● **WHAT TO DO**: Repeat the whole listing below, word for word.

● **RECORDED DATA**:
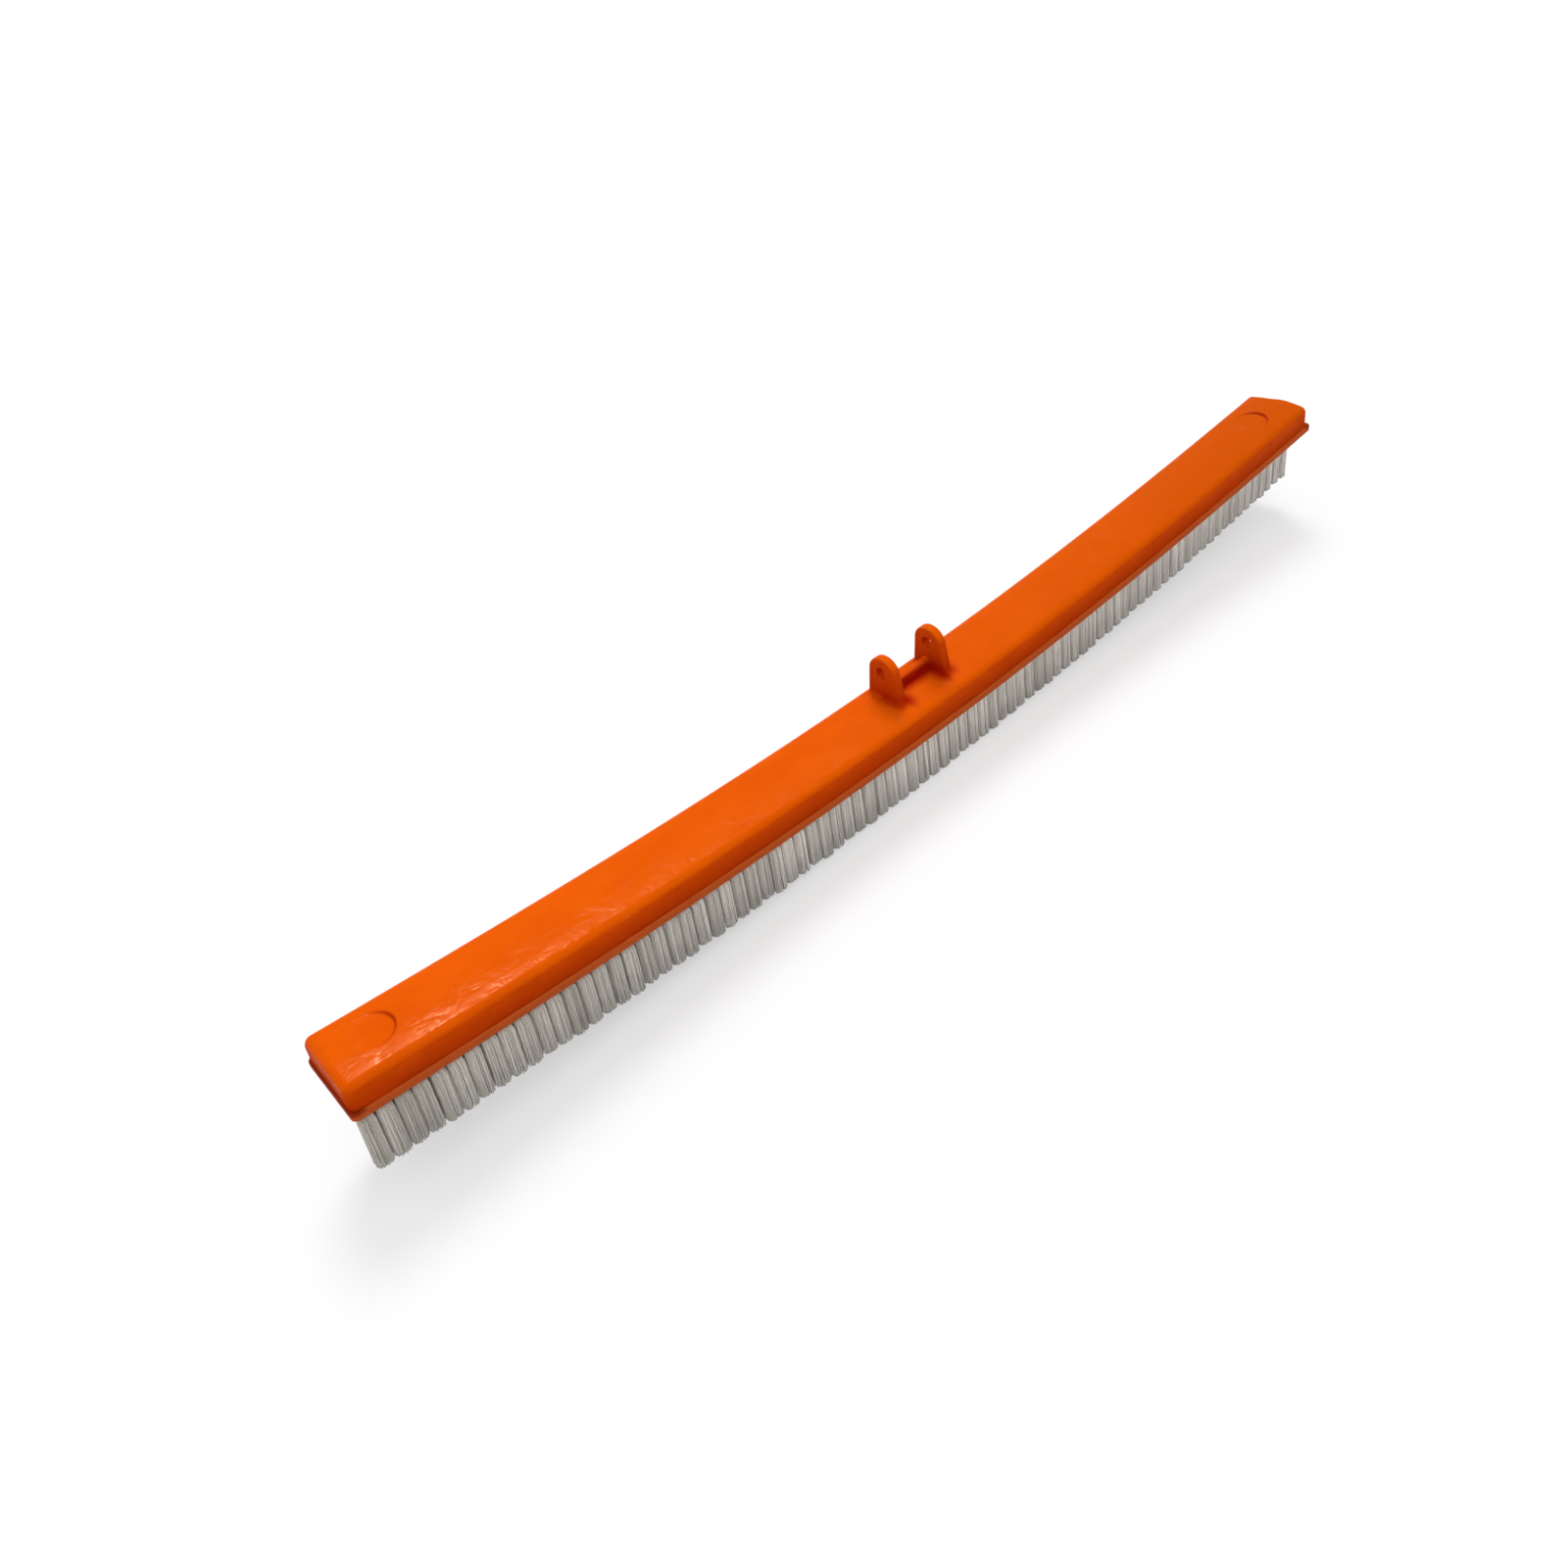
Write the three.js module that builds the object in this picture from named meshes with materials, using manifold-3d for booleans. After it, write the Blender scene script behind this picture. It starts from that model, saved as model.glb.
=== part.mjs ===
// Pool wall brush. Millimetres, +Z up, X along the back, -Y towards the front.
// The origin is on the floor, under the middle of the brush's box.
import * as THREE from 'three';
import { mergeGeometries, mergeVertices } from 'three/addons/utils/BufferGeometryUtils.js';
import Module from 'manifold-3d';

const wasm = await Module();
wasm.setup();

// Back shell: the hollow upper moulding that carries the two handle ears.
const backLength = 747;
const backWidth = 45;
const backShift = -1.5;
const shellHeight = 14;
const shellWall = 3;
const shellRoof = 3;
const shellCornerRadius = 4;
const shellEdgeRadius = 6;
const roofCrown = 2.7;
const ribThickness = 2;

// The back curves up towards both ends. The curve eases off a little near the ends.
const endRise = 22;
const riseEase = 0.15;

// Round shallow recess in the top near each end, measured from the end to its middle.
const leftRecessInset = 24.5;
const rightRecessInset = 34;
const recessRadius = 10.9;
const recessDepth = 1.3;

// Ears for the handle, joined by a low web. Both sit a little behind the centre line.
const earSpacing = 37.8;
const earThickness = 5.8;
const earSetback = 3.6;
const earHoleHeight = 16.4;
const earTopRadius = 10;
const earBaseWidth = 24.5;
const earFootRadius = 2;
const earFootStep = 0.3;
const earArcSteps = 9;
const pinHoleDiameter = 8;
const webSetback = 2.2;
const webThickness = 5.5;
const webHeight = 5.3;
const webTopRadius = 1.5;

// Tuft block: the lower moulding, a lip that shows under the shell and a pad inside it.
const lipThickness = 5;
const lipSideOverhang = 0.8;
const lipEndOverhang = 2.5;
const lipCornerRadius = 3;
const lipEdgeRadius = 1.2;
const padHeight = 3;

// Tufts, set from the -X end. Every second row starts half a pitch later.
const tuftPitch = 8.78;
const rowSpacing = 8.4;
const rowStagger = 4.39;
const tuftRootWidth = 4;
const tuftTipLength = 8.1;
const tuftTipWidth = 7.9;
const tuftEndMargin = 3.5;
const tuftSideMargin = 2.5;
const bristleLength = 32.3;
const backingThickness = 2;
const backingMargin = 0.8;
const bankCount = 4;

// Sideways lean of the tips, forwards at the -X end and backwards at the +X end, and the
// depth by which the tips are trimmed flat on the floor.
const tipSweep = 6;
const tipFlat = 0.5;

// Screws that hold the tuft block up into the shell.
const screwCount = 7;
const screwEndColumns = 1;
const screwShankDiameter = 3.5;
const screwHeadDiameter = 7;
const screwHeadHeight = 2.2;
const screwFaceDiameter = 5.6;
const screwRimHeight = 1.2;
const screwGrip = 7;
const bossWall = 1.95;
const driveWidth = 1;
const driveLength = 4.2;
const driveDepth = 1.2;

// Gap left between pieces that touch, and the amount by which joined solids overlap.
const clearance = 0.3;
const overlap = 1;

// Steps of the curved surfaces.
const spanSteps = 24;
const cornerSteps = 3;
const edgeSteps = 3;
const crownSteps = 4;
const leastRadius = 0.2;
const roundSides = 14;
const recessSides = 28;
const pinHoleSides = 24;

// Heights are measured from the top face at each place along the back, downwards negative.
const seamHeight = -shellHeight;
const blockTop = seamHeight - clearance;
const padTop = blockTop + padHeight;
const blockBottom = blockTop - lipThickness;
const pocketRoof = blockBottom + backingThickness + clearance;
const innerBottom = padTop + clearance;
const lipLength = backLength + 2 * lipEndOverhang;
const lipWidth = backWidth + 2 * lipSideOverhang;
const topAtMiddle = bristleLength - tipFlat - blockBottom;
const roofAtMiddle = topAtMiddle + roofCrown;

// Tuft grid.
const tuftRows = 1 + Math.floor((lipWidth - 2 * tuftSideMargin - tuftRootWidth) / rowSpacing);
const tuftRun = lipLength - 2 * tuftEndMargin - tuftRootWidth - rowStagger;
const tuftColumns = 1 + Math.floor(tuftRun / tuftPitch);
const firstTuft = tuftEndMargin + tuftRootWidth / 2 - lipLength / 2;
const screwRow = Math.floor(tuftRows / 2);

// Screw stack, from the counterbore up to the end of the pilot hole.
const holeRadius = screwShankDiameter / 2 + clearance;
const headSeat = pocketRoof + screwHeadHeight + clearance;
const accessRadius = screwHeadDiameter / 2 + 2 * clearance;
const bossRadius = holeRadius + bossWall;

const shellPlastic = new THREE.MeshStandardMaterial({ color: 0xe65f06, roughness: 0.38, metalness: 0 });
const blockPlastic = new THREE.MeshStandardMaterial({ color: 0xcf4310, roughness: 0.42, metalness: 0 });
const nylon = new THREE.MeshStandardMaterial({ color: 0xa39e95, roughness: 0.6, metalness: 0 });
const stainless = new THREE.MeshStandardMaterial({ color: 0xb9bbbd, roughness: 0.3, metalness: 1 });

// Height of the top face above its middle, and its slope, at x along the back.
function rise(x) {
  const t = x / (backLength / 2);
  return endRise * ((1 + riseEase) * t ** 2 - riseEase * t ** 4);
}

function slope(x) {
  const t = x / (backLength / 2);
  return endRise * (2 * (1 + riseEase) * t - 4 * riseEase * t ** 3) / (backLength / 2);
}

// Carries a point of the straight brush (x, y, height from the top face) onto the curved one.
function bend(point) {
  const m = slope(point.x);
  const stretch = Math.hypot(1, m);
  const height = point.z;
  point.z = topAtMiddle + rise(point.x) + height / stretch;
  point.x -= height * m / stretch;
  return point;
}

// Moves every vertex of a geometry with a function of its position.
function moveVertices(geometry, move) {
  const position = geometry.getAttribute('position');
  const point = new THREE.Vector3();
  for (let i = 0; i < position.count; i++) {
    point.fromBufferAttribute(position, i);
    move(point);
    position.setXYZ(i, point.x, point.y, point.z);
  }
  return geometry;
}

// Stands a rigid piece, drawn about its own origin, on the curved back.
function seat(geometry, x, y, height) {
  const place = bend(new THREE.Vector3(x, y, height));
  geometry.rotateY(-Math.atan(slope(x)));
  return geometry.translate(place.x, place.y, place.z);
}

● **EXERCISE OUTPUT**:
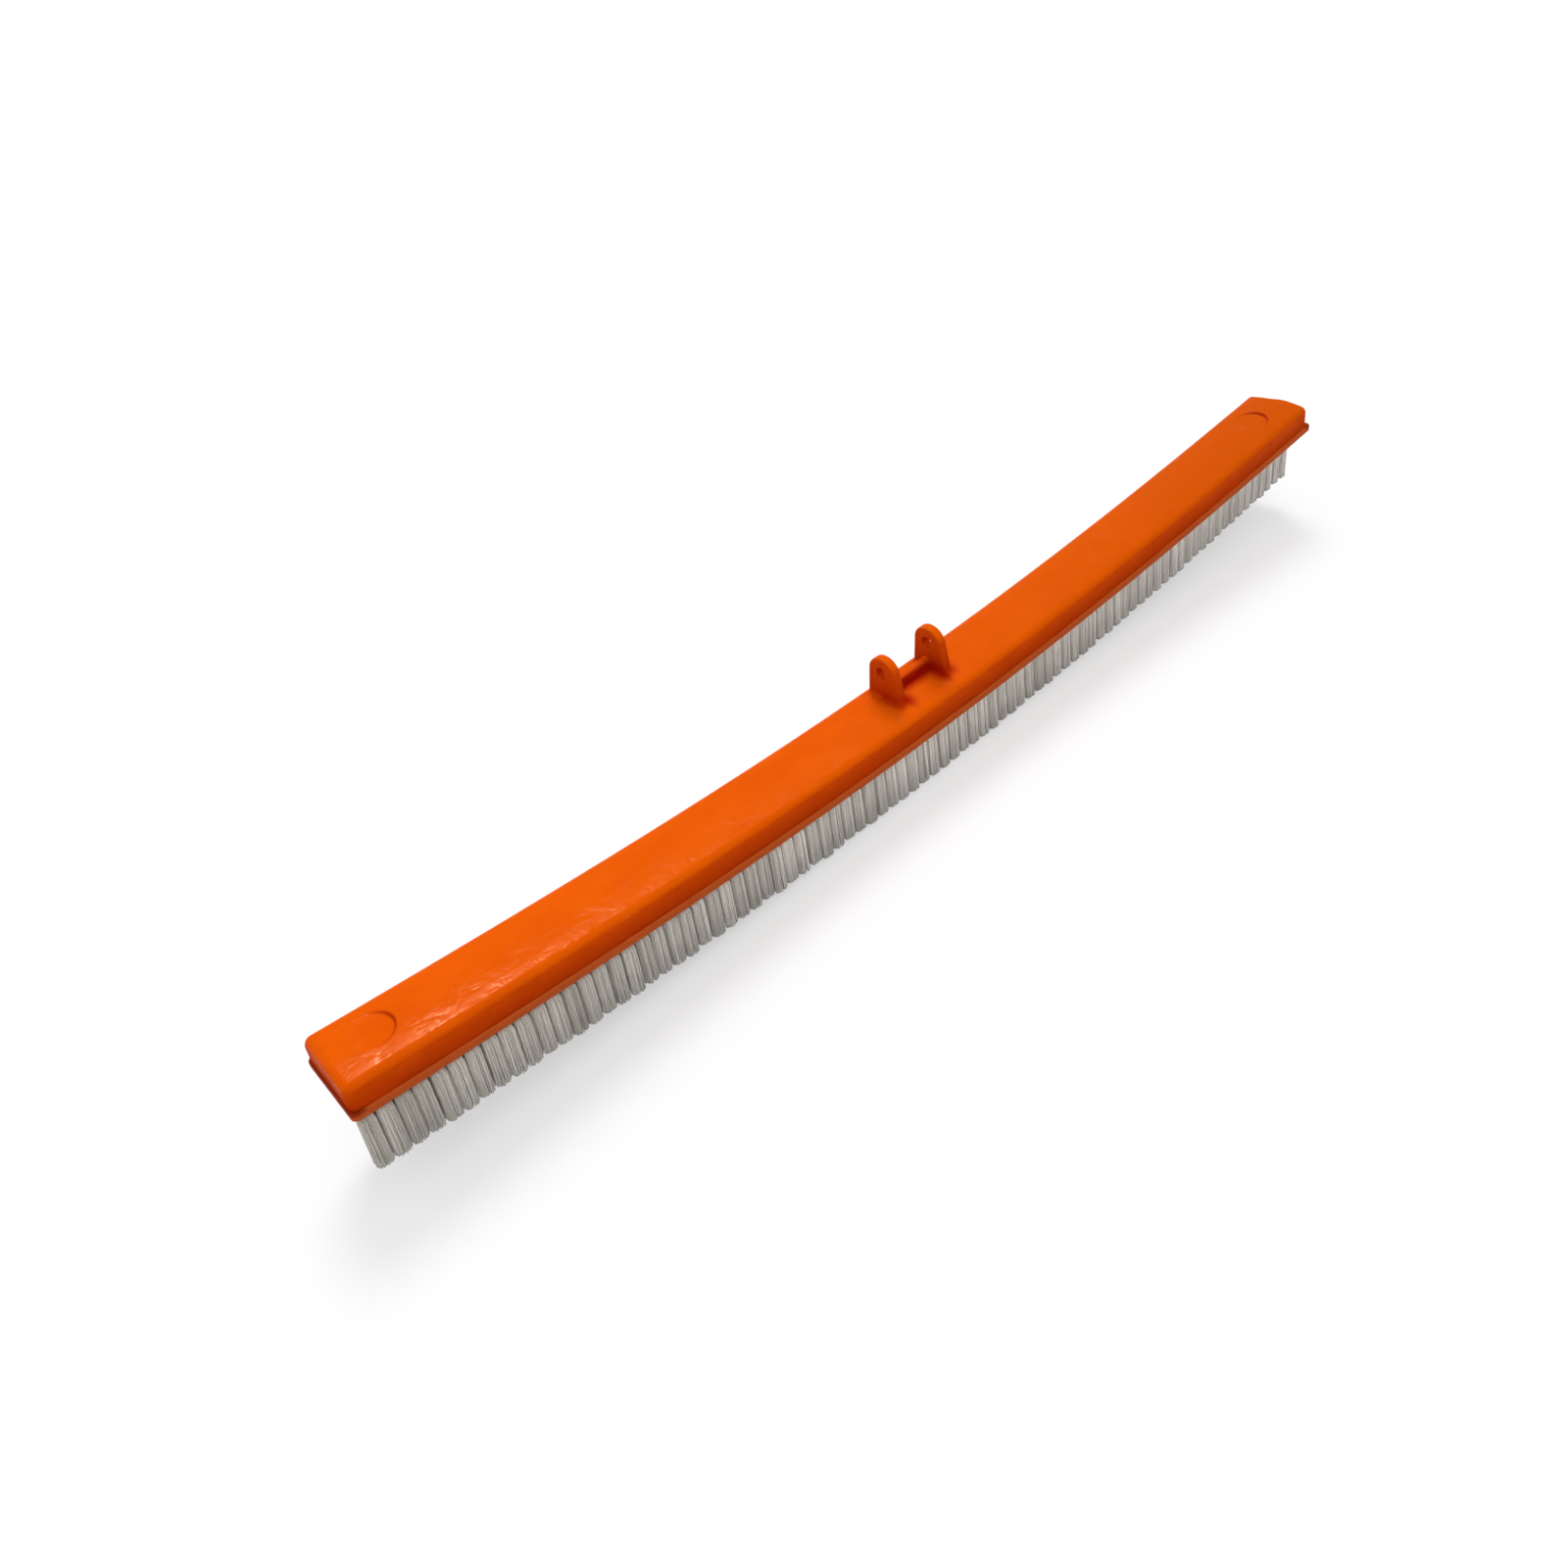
Write the three.js module that builds the object in this picture from named meshes with materials, using manifold-3d for booleans. After it, write the Blender scene script behind this picture. It starts from that model, saved as model.glb.
=== part.mjs ===
// Pool wall brush. Millimetres, +Z up, X along the back, -Y towards the front.
// The origin is on the floor, under the middle of the brush's box.
import * as THREE from 'three';
import { mergeGeometries, mergeVertices } from 'three/addons/utils/BufferGeometryUtils.js';
import Module from 'manifold-3d';

const wasm = await Module();
wasm.setup();

// Back shell: the hollow upper moulding that carries the two handle ears.
const backLength = 747;
const backWidth = 45;
const backShift = -1.5;
const shellHeight = 14;
const shellWall = 3;
const shellRoof = 3;
const shellCornerRadius = 4;
const shellEdgeRadius = 6;
const roofCrown = 2.7;
const ribThickness = 2;

// The back curves up towards both ends. The curve eases off a little near the ends.
const endRise = 22;
const riseEase = 0.15;

// Round shallow recess in the top near each end, measured from the end to its middle.
const leftRecessInset = 24.5;
const rightRecessInset = 34;
const recessRadius = 10.9;
const recessDepth = 1.3;

// Ears for the handle, joined by a low web. Both sit a little behind the centre line.
const earSpacing = 37.8;
const earThickness = 5.8;
const earSetback = 3.6;
const earHoleHeight = 16.4;
const earTopRadius = 10;
const earBaseWidth = 24.5;
const earFootRadius = 2;
const earFootStep = 0.3;
const earArcSteps = 9;
const pinHoleDiameter = 8;
const webSetback = 2.2;
const webThickness = 5.5;
const webHeight = 5.3;
const webTopRadius = 1.5;

// Tuft block: the lower moulding, a lip that shows under the shell and a pad inside it.
const lipThickness = 5;
const lipSideOverhang = 0.8;
const lipEndOverhang = 2.5;
const lipCornerRadius = 3;
const lipEdgeRadius = 1.2;
const padHeight = 3;

// Tufts, set from the -X end. Every second row starts half a pitch later.
const tuftPitch = 8.78;
const rowSpacing = 8.4;
const rowStagger = 4.39;
const tuftRootWidth = 4;
const tuftTipLength = 8.1;
const tuftTipWidth = 7.9;
const tuftEndMargin = 3.5;
const tuftSideMargin = 2.5;
const bristleLength = 32.3;
const backingThickness = 2;
const backingMargin = 0.8;
const bankCount = 4;

// Sideways lean of the tips, forwards at the -X end and backwards at the +X end, and the
// depth by which the tips are trimmed flat on the floor.
const tipSweep = 6;
const tipFlat = 0.5;

// Screws that hold the tuft block up into the shell.
const screwCount = 7;
const screwEndColumns = 1;
const screwShankDiameter = 3.5;
const screwHeadDiameter = 7;
const screwHeadHeight = 2.2;
const screwFaceDiameter = 5.6;
const screwRimHeight = 1.2;
const screwGrip = 7;
const bossWall = 1.95;
const driveWidth = 1;
const driveLength = 4.2;
const driveDepth = 1.2;

// Gap left between pieces that touch, and the amount by which joined solids overlap.
const clearance = 0.3;
const overlap = 1;

// Steps of the curved surfaces.
const spanSteps = 24;
const cornerSteps = 3;
const edgeSteps = 3;
const crownSteps = 4;
const leastRadius = 0.2;
const roundSides = 14;
const recessSides = 28;
const pinHoleSides = 24;

// Heights are measured from the top face at each place along the back, downwards negative.
const seamHeight = -shellHeight;
const blockTop = seamHeight - clearance;
const padTop = blockTop + padHeight;
const blockBottom = blockTop - lipThickness;
const pocketRoof = blockBottom + backingThickness + clearance;
const innerBottom = padTop + clearance;
const lipLength = backLength + 2 * lipEndOverhang;
const lipWidth = backWidth + 2 * lipSideOverhang;
const topAtMiddle = bristleLength - tipFlat - blockBottom;
const roofAtMiddle = topAtMiddle + roofCrown;

// Tuft grid.
const tuftRows = 1 + Math.floor((lipWidth - 2 * tuftSideMargin - tuftRootWidth) / rowSpacing);
const tuftRun = lipLength - 2 * tuftEndMargin - tuftRootWidth - rowStagger;
const tuftColumns = 1 + Math.floor(tuftRun / tuftPitch);
const firstTuft = tuftEndMargin + tuftRootWidth / 2 - lipLength / 2;
const screwRow = Math.floor(tuftRows / 2);

// Screw stack, from the counterbore up to the end of the pilot hole.
const holeRadius = screwShankDiameter / 2 + clearance;
const headSeat = pocketRoof + screwHeadHeight + clearance;
const accessRadius = screwHeadDiameter / 2 + 2 * clearance;
const bossRadius = holeRadius + bossWall;

const shellPlastic = new THREE.MeshStandardMaterial({ color: 0xe65f06, roughness: 0.38, metalness: 0 });
const blockPlastic = new THREE.MeshStandardMaterial({ color: 0xcf4310, roughness: 0.42, metalness: 0 });
const nylon = new THREE.MeshStandardMaterial({ color: 0xa39e95, roughness: 0.6, metalness: 0 });
const stainless = new THREE.MeshStandardMaterial({ color: 0xb9bbbd, roughness: 0.3, metalness: 1 });

// Height of the top face above its middle, and its slope, at x along the back.
function rise(x) {
  const t = x / (backLength / 2);
  return endRise * ((1 + riseEase) * t ** 2 - riseEase * t ** 4);
}

function slope(x) {
  const t = x / (backLength / 2);
  return endRise * (2 * (1 + riseEase) * t - 4 * riseEase * t ** 3) / (backLength / 2);
}

// Carries a point of the straight brush (x, y, height from the top face) onto the curved one.
function bend(point) {
  const m = slope(point.x);
  const stretch = Math.hypot(1, m);
  const height = point.z;
  point.z = topAtMiddle + rise(point.x) + height / stretch;
  point.x -= height * m / stretch;
  return point;
}

// Moves every vertex of a geometry with a function of its position.
function moveVertices(geometry, move) {
  const position = geometry.getAttribute('position');
  const point = new THREE.Vector3();
  for (let i = 0; i < position.count; i++) {
    point.fromBufferAttribute(position, i);
    move(point);
    position.setXYZ(i, point.x, point.y, point.z);
  }
  return geometry;
}

// Stands a rigid piece, drawn about its own origin, on the curved back.
function seat(geometry, x, y, height) {
  const place = bend(new THREE.Vector3(x, y, height));
  geometry.rotateY(-Math.atan(slope(x)));
  return geometry.translate(place.x, place.y, place.z);
}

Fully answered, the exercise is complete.